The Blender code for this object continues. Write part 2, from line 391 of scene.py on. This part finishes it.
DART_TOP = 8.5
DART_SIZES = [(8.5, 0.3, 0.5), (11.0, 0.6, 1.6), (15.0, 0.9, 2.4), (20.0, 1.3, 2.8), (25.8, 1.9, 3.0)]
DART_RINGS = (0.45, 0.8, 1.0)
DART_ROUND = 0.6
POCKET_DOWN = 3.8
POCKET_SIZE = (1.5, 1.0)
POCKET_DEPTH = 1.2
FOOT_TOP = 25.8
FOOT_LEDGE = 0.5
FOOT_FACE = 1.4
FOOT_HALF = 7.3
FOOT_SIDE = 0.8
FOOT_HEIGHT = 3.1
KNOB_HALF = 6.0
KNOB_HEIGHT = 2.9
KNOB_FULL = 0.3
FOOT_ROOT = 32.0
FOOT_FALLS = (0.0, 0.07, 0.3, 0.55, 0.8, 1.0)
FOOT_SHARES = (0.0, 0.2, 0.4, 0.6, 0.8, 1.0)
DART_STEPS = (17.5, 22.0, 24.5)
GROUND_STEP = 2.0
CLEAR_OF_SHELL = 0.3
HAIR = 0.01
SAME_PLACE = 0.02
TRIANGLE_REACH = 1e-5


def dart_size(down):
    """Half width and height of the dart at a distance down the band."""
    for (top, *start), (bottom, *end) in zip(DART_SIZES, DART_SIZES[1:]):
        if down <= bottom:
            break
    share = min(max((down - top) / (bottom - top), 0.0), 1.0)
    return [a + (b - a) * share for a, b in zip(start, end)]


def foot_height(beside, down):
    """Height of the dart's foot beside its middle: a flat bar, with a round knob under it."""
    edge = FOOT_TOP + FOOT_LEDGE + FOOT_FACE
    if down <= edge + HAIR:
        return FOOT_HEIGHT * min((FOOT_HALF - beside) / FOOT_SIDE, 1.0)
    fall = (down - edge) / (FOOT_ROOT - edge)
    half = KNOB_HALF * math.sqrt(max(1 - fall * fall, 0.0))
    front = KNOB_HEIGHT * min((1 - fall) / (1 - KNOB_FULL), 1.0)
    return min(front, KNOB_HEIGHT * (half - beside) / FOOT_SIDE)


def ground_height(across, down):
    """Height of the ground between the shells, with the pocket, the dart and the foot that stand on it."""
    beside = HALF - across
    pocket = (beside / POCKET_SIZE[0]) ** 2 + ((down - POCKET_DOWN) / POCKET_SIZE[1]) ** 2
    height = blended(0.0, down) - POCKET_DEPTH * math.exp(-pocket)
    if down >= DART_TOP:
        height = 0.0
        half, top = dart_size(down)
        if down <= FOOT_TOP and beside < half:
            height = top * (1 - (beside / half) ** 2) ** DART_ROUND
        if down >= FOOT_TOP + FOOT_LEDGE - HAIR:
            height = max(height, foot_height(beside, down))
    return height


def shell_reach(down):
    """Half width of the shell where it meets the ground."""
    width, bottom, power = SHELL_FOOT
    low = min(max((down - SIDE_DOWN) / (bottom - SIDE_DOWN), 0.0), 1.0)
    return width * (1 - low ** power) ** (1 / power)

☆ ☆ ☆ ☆

**SHORT TASK**
Copy, please, exactly the lines that start at the first line of the data and end at the line containing "TRIANGLE_REACH = 1e-5", both kept and no others.

**RESPONSE TO THIS TASK**
The Blender code for this object continues. Write part 2, from line 391 of scene.py on. This part finishes it.
DART_TOP = 8.5
DART_SIZES = [(8.5, 0.3, 0.5), (11.0, 0.6, 1.6), (15.0, 0.9, 2.4), (20.0, 1.3, 2.8), (25.8, 1.9, 3.0)]
DART_RINGS = (0.45, 0.8, 1.0)
DART_ROUND = 0.6
POCKET_DOWN = 3.8
POCKET_SIZE = (1.5, 1.0)
POCKET_DEPTH = 1.2
FOOT_TOP = 25.8
FOOT_LEDGE = 0.5
FOOT_FACE = 1.4
FOOT_HALF = 7.3
FOOT_SIDE = 0.8
FOOT_HEIGHT = 3.1
KNOB_HALF = 6.0
KNOB_HEIGHT = 2.9
KNOB_FULL = 0.3
FOOT_ROOT = 32.0
FOOT_FALLS = (0.0, 0.07, 0.3, 0.55, 0.8, 1.0)
FOOT_SHARES = (0.0, 0.2, 0.4, 0.6, 0.8, 1.0)
DART_STEPS = (17.5, 22.0, 24.5)
GROUND_STEP = 2.0
CLEAR_OF_SHELL = 0.3
HAIR = 0.01
SAME_PLACE = 0.02
TRIANGLE_REACH = 1e-5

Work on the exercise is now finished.